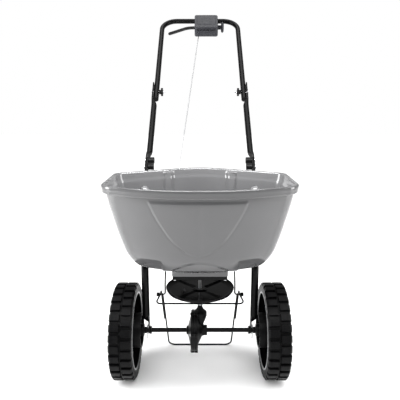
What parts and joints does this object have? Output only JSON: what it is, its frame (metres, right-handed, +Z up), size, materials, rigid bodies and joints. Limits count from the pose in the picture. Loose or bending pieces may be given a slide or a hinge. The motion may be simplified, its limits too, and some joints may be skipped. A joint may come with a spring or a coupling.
{
  "type": "broadcast spreader",
  "caption": "Walk-behind broadcast spreader: moulded hopper on a bent tube frame with two wheels, geared spreading disc, wire stand, folding handle and shutter lever.",
  "frame": {"origin": "on the floor, straight under the middle of the axle", "axes": "+X to the right seen from the front, -Y to the front, +Y towards the handle, +Z up"},
  "size_m": [0.4972, 1.0347, 1.1572],
  "materials": {
    "black_tube": "gloss powder coat",
    "hopper_plastic": "silver-grey, semi-gloss moulded",
    "black_moulding": "moulded black, satin",
    "gloss_black": "gloss",
    "box_plastic": "dark grey, fine texture",
    "cover_plastic": "silver-grey moulded",
    "lever_plastic": "black, satin",
    "bright_steel": "zinc plated",
    "gear_steel": "sintered",
    "black_wire": "gloss powder coat"
  },
  "bodies": {
    "chassis": {"frame_tube_left": "black_tube", "frame_tube_right": "black_tube", "mid_tube_left": "black_tube", "mid_tube_right": "black_tube", "joint_bolts": "bright_steel", "joint_nuts": "black_moulding", "axle_bushing_left": "black_moulding", "axle_bushing_right": "black_moulding", "hopper": "hopper_plastic", "hopper_bolts": "bright_steel", "hopper_nuts": "bright_steel", "outlet_plate": "black_moulding", "outlet_screws": "bright_steel", "shaft_bearing": "black_moulding", "gearbox_cover": "black_moulding", "gearbox_housing": "black_moulding", "gearbox_screws": "bright_steel", "wire_hanger_left": "black_wire", "wire_hanger_right": "black_wire", "hanger_tips": "black_moulding", "stand_wire": "black_wire", "front_brace_wire": "black_wire", "fold_bolts": "bright_steel"},
    "handle": {"handle_bow": "black_tube", "tube_plugs": "black_moulding", "control_box_front": "box_plastic", "control_box_rear": "box_plastic", "box_screws": "bright_steel", "lever_pivot_pin": "bright_steel"},
    "wing_knob_left": {"wing_knob_left": "black_moulding"},
    "wing_knob_right": {"wing_knob_right": "black_moulding"},
    "control_lever": {"control_lever": "lever_plastic"},
    "rate_knob": {"rate_knob": "box_plastic"},
    "control_rod": {"control_rod": "bright_steel"},
    "shutter": {"shutter_plate": "gloss_black"},
    "drive": {"axle": "black_tube", "wheel_right": "black_moulding", "wheel_cover_right": "cover_plastic", "cotter_pins": "bright_steel", "axle_spacers": "black_moulding", "hub_caps": "black_moulding", "bevel_gear": "gear_steel", "drive_pins": "bright_steel"},
    "wheel_left": {"wheel_left": "black_moulding", "wheel_cover_left": "cover_plastic"},
    "impeller": {"impeller_shaft": "bright_steel", "pinion": "gear_steel", "impeller_disc": "gloss_black", "agitator": "black_moulding", "impeller_pins": "bright_steel"}
  },
  "joints": [
    {"name": "handle_fold", "type": "hinge", "parent": "chassis", "child": "handle", "pos_m": [0, 0.416, 0.8376], "axis": [1, 0, 0], "range_deg": [0, 155]},
    {"name": "wing_knob_left_turn", "type": "hinge", "parent": "chassis", "child": "wing_knob_left", "pos_m": [0, 0.416, 0.8376], "axis": [1, 0, 0], "range_deg": [0, 360]},
    {"name": "wing_knob_right_turn", "type": "hinge", "parent": "chassis", "child": "wing_knob_right", "pos_m": [0, 0.416, 0.8376], "axis": [1, 0, 0], "range_deg": [0, 360]},
    {"name": "lever_swing", "type": "hinge", "parent": "handle", "child": "control_lever", "pos_m": [0.05, 0.72457, 1.10207], "axis": [0, 0.6508, -0.7593], "range_deg": [0, 18]},
    {"name": "rod_slide", "type": "slide", "parent": "chassis", "child": "control_rod", "axis": [0, 0.7593, 0.6508], "range_m": [0, 0.0186]},
    {"name": "shutter_slide", "type": "slide", "parent": "chassis", "child": "shutter", "axis": [0, 1, 0], "range_m": [0, 0.0142]},
    {"name": "rate_knob_turn", "type": "hinge", "parent": "handle", "child": "rate_knob", "pos_m": [0.08, 0.72457, 1.10207], "axis": [1, 0, 0], "range_deg": [0, 270]},
    {"name": "drive_spin", "type": "hinge", "parent": "chassis", "child": "drive", "pos_m": [0, 0, 0.14], "axis": [1, 0, 0], "continuous": true},
    {"name": "wheel_left_spin", "type": "hinge", "parent": "chassis", "child": "wheel_left", "pos_m": [0, 0, 0.14], "axis": [1, 0, 0], "continuous": true},
    {"name": "impeller_spin", "type": "hinge", "parent": "chassis", "child": "impeller", "pos_m": [0, 0, 0.27], "axis": [0, 0, 1], "continuous": true}
  ],
  "couplings": [
    {"joint": "impeller_spin", "follows": "drive_spin", "ratio": 4},
    {"joint": "rod_slide", "follows": "lever_swing", "m_per_rad": 0.053},
    {"joint": "shutter_slide", "follows": "lever_swing", "m_per_rad": 0.04024}
  ]
}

━━━

→ **EXERCISE INSTRUCTIONS**: Give an exact repetition of all the material.

→ **TASK ANSWER**:
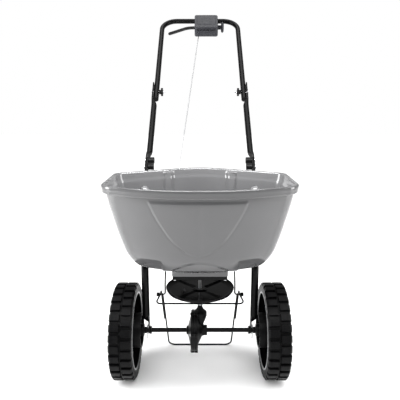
What parts and joints does this object have? Output only JSON: what it is, its frame (metres, right-handed, +Z up), size, materials, rigid bodies and joints. Limits count from the pose in the picture. Loose or bending pieces may be given a slide or a hinge. The motion may be simplified, its limits too, and some joints may be skipped. A joint may come with a spring or a coupling.
{
  "type": "broadcast spreader",
  "caption": "Walk-behind broadcast spreader: moulded hopper on a bent tube frame with two wheels, geared spreading disc, wire stand, folding handle and shutter lever.",
  "frame": {"origin": "on the floor, straight under the middle of the axle", "axes": "+X to the right seen from the front, -Y to the front, +Y towards the handle, +Z up"},
  "size_m": [0.4972, 1.0347, 1.1572],
  "materials": {
    "black_tube": "gloss powder coat",
    "hopper_plastic": "silver-grey, semi-gloss moulded",
    "black_moulding": "moulded black, satin",
    "gloss_black": "gloss",
    "box_plastic": "dark grey, fine texture",
    "cover_plastic": "silver-grey moulded",
    "lever_plastic": "black, satin",
    "bright_steel": "zinc plated",
    "gear_steel": "sintered",
    "black_wire": "gloss powder coat"
  },
  "bodies": {
    "chassis": {"frame_tube_left": "black_tube", "frame_tube_right": "black_tube", "mid_tube_left": "black_tube", "mid_tube_right": "black_tube", "joint_bolts": "bright_steel", "joint_nuts": "black_moulding", "axle_bushing_left": "black_moulding", "axle_bushing_right": "black_moulding", "hopper": "hopper_plastic", "hopper_bolts": "bright_steel", "hopper_nuts": "bright_steel", "outlet_plate": "black_moulding", "outlet_screws": "bright_steel", "shaft_bearing": "black_moulding", "gearbox_cover": "black_moulding", "gearbox_housing": "black_moulding", "gearbox_screws": "bright_steel", "wire_hanger_left": "black_wire", "wire_hanger_right": "black_wire", "hanger_tips": "black_moulding", "stand_wire": "black_wire", "front_brace_wire": "black_wire", "fold_bolts": "bright_steel"},
    "handle": {"handle_bow": "black_tube", "tube_plugs": "black_moulding", "control_box_front": "box_plastic", "control_box_rear": "box_plastic", "box_screws": "bright_steel", "lever_pivot_pin": "bright_steel"},
    "wing_knob_left": {"wing_knob_left": "black_moulding"},
    "wing_knob_right": {"wing_knob_right": "black_moulding"},
    "control_lever": {"control_lever": "lever_plastic"},
    "rate_knob": {"rate_knob": "box_plastic"},
    "control_rod": {"control_rod": "bright_steel"},
    "shutter": {"shutter_plate": "gloss_black"},
    "drive": {"axle": "black_tube", "wheel_right": "black_moulding", "wheel_cover_right": "cover_plastic", "cotter_pins": "bright_steel", "axle_spacers": "black_moulding", "hub_caps": "black_moulding", "bevel_gear": "gear_steel", "drive_pins": "bright_steel"},
    "wheel_left": {"wheel_left": "black_moulding", "wheel_cover_left": "cover_plastic"},
    "impeller": {"impeller_shaft": "bright_steel", "pinion": "gear_steel", "impeller_disc": "gloss_black", "agitator": "black_moulding", "impeller_pins": "bright_steel"}
  },
  "joints": [
    {"name": "handle_fold", "type": "hinge", "parent": "chassis", "child": "handle", "pos_m": [0, 0.416, 0.8376], "axis": [1, 0, 0], "range_deg": [0, 155]},
    {"name": "wing_knob_left_turn", "type": "hinge", "parent": "chassis", "child": "wing_knob_left", "pos_m": [0, 0.416, 0.8376], "axis": [1, 0, 0], "range_deg": [0, 360]},
    {"name": "wing_knob_right_turn", "type": "hinge", "parent": "chassis", "child": "wing_knob_right", "pos_m": [0, 0.416, 0.8376], "axis": [1, 0, 0], "range_deg": [0, 360]},
    {"name": "lever_swing", "type": "hinge", "parent": "handle", "child": "control_lever", "pos_m": [0.05, 0.72457, 1.10207], "axis": [0, 0.6508, -0.7593], "range_deg": [0, 18]},
    {"name": "rod_slide", "type": "slide", "parent": "chassis", "child": "control_rod", "axis": [0, 0.7593, 0.6508], "range_m": [0, 0.0186]},
    {"name": "shutter_slide", "type": "slide", "parent": "chassis", "child": "shutter", "axis": [0, 1, 0], "range_m": [0, 0.0142]},
    {"name": "rate_knob_turn", "type": "hinge", "parent": "handle", "child": "rate_knob", "pos_m": [0.08, 0.72457, 1.10207], "axis": [1, 0, 0], "range_deg": [0, 270]},
    {"name": "drive_spin", "type": "hinge", "parent": "chassis", "child": "drive", "pos_m": [0, 0, 0.14], "axis": [1, 0, 0], "continuous": true},
    {"name": "wheel_left_spin", "type": "hinge", "parent": "chassis", "child": "wheel_left", "pos_m": [0, 0, 0.14], "axis": [1, 0, 0], "continuous": true},
    {"name": "impeller_spin", "type": "hinge", "parent": "chassis", "child": "impeller", "pos_m": [0, 0, 0.27], "axis": [0, 0, 1], "continuous": true}
  ],
  "couplings": [
    {"joint": "impeller_spin", "follows": "drive_spin", "ratio": 4},
    {"joint": "rod_slide", "follows": "lever_swing", "m_per_rad": 0.053},
    {"joint": "shutter_slide", "follows": "lever_swing", "m_per_rad": 0.04024}
  ]
}